-Lo tengo comprobado, my friend, no lo dude usted. En el Mediterráneo, el viento dominante es el de proa.

Quien pronunció esas sabias palabras fue un viejo halcón marino, inglés por más señas, que solía acodarse en la barra del Club Náutico -el de antes de la reforma, por supuesto, con sus muebles decrépitos y entrañables-, en espera de la siguiente ginebra, no siempre demorada hasta la puesta de sol.

Me he acordado de él esta semana, rumbo a Menorca, después de muchos días de xaloc tórrido del que tiñe los ocasos y, a la que caen cuatro gotas, cubre de barrillo marrón la cubierta. El xaloc es un viento excelente para cruzar el freu de mar siempre revuelta que separa la isla menor de la de Mallorca. Por mucho que levante una ola incómoda, te alcanza por la aleta, de través todo lo más, y te conduce en un suspiro hasta el Cap de Pera, el montículo que despide la costa de levante desde su atalaya, y luego al cabo D´Artutx o a la isla del Aire.

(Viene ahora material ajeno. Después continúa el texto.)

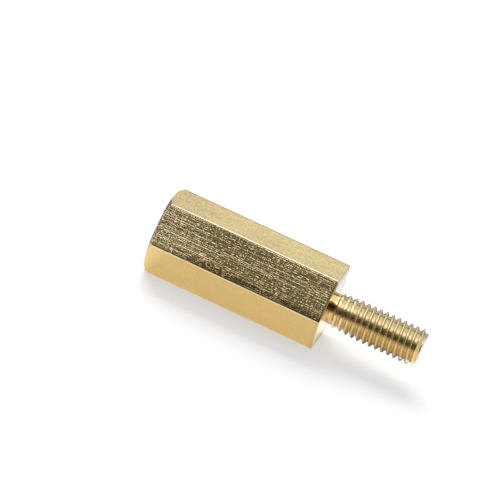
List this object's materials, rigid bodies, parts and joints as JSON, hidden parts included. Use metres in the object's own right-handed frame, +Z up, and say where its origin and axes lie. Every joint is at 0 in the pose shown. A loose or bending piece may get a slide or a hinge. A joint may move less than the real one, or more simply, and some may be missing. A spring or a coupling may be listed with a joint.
{
  "type": "hex standoff",
  "caption": "Male-female brass hex standoff: hexagon spacer body with a countersunk blind tapped hole in one end and a threaded stud with a relief neck on the other.",
  "frame": {"origin": "on the standoff's axis, in the plane of the shoulder, where the body's length ends and the stud begins", "axes": "+X along the axis towards the stud's tip, +Z up out of the flat opposite the one that it lies on, Y across two corners"},
  "size_m": [0.0215, 0.0068, 0.006],
  "materials": {
    "brass": "drawn and turned brass, satin flats with fine lengthwise grain, brighter turned faces"
  },
  "bodies": {
    "root": {"standoff": "brass"}
  },
  "joints": []
}
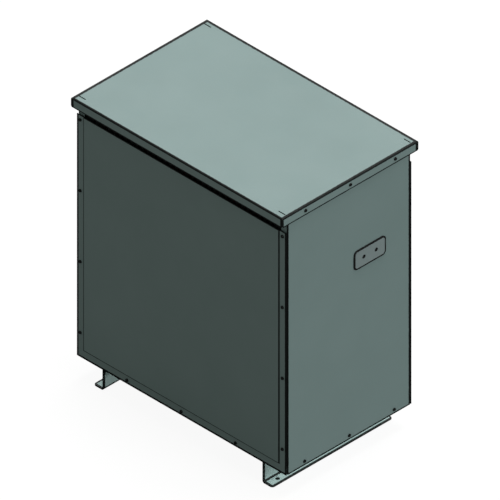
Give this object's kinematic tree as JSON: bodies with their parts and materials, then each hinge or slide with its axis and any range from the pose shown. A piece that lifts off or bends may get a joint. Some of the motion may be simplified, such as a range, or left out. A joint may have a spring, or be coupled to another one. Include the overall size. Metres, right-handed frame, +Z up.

Un par de días en Cabrera son entremés excelente para la travesía. No me había acercado hasta allí desde que existe el parque protegido y el puerto queda sembrado de boyas para evitar el fondeo. Cabrera era espléndida antes y lo sigue siendo, por más que las instalaciones administrativas le roben encanto. Supongo que es inevitable, habida cuenta de los tiempos que corren y así, al menos, ese enclave diminuto del mare nostrum podrá conservarse mejor. Hasta cierto punto, porque resulta extraño que la salvaguarda que impide pescar tenga como excepción a los profesionales. Una Cabrera protegida del todo seria más consecuente. Pero basta con ponerse una máscara, calzarse unas aletas y morder el tubo para comprobar que los peces costeros abundan: salpas, tutas, esparralls, vacas, tordos, obladas... Por mucha contaminación que haya, la fauna se regenera, y en muy poco tiempo si a los animales se les deja tranquilos. Lástima que esa alerta de navegantes no se escuche donde debiera.

Como decía al principio, en estas aguas basta con poner la proa hacia cualquier parte para que el viento salte de allí. Lo comprobamos una vez más rumbo a Ciutadella; nada más bordeado el cabo de Salinas nos entra un gregal respetable. Hasta veinticuatro nudos y la mar correspondiente componen un guión que echa por la borda las previsiones de arribada. Pero el viento fresco levanta el ánimo, los pantocazos apenas se sienten en un barco excelente de treinta y nueve pies de eslora y seis toneladas de arqueo, por más que haya que cazar las velas con ganas para no salirse demasiado de la demora.

A la caída de la tarde, ya casi en medio del canal, la radio advierte con sus pitidos, por el canal 16, que se va a dar una advertencia de seguridad. Se trata de un aviso de temporal del noroeste que sopla al norte de Menorca, con vientos de fuerza ocho. En verano. Ya nada se respeta, es la verdad.

Pero el inglés de los mostachos en el Club Náutico, cuyo nombre he olvidado si lo supe alguna vez, habría estado contento. Su proverbio era cierto con el añadido de la borrasca lejana. No hay por qué preocuparse: llegaremos al abrigo de Ciutadella antes de que la mala mar de veras nos alcance. La de hoy ha sido un puro simulacro de los que sirven para que no te oxides mientras Menorca se esboza apenas en el horizonte. Qué hermosas son estas aguas.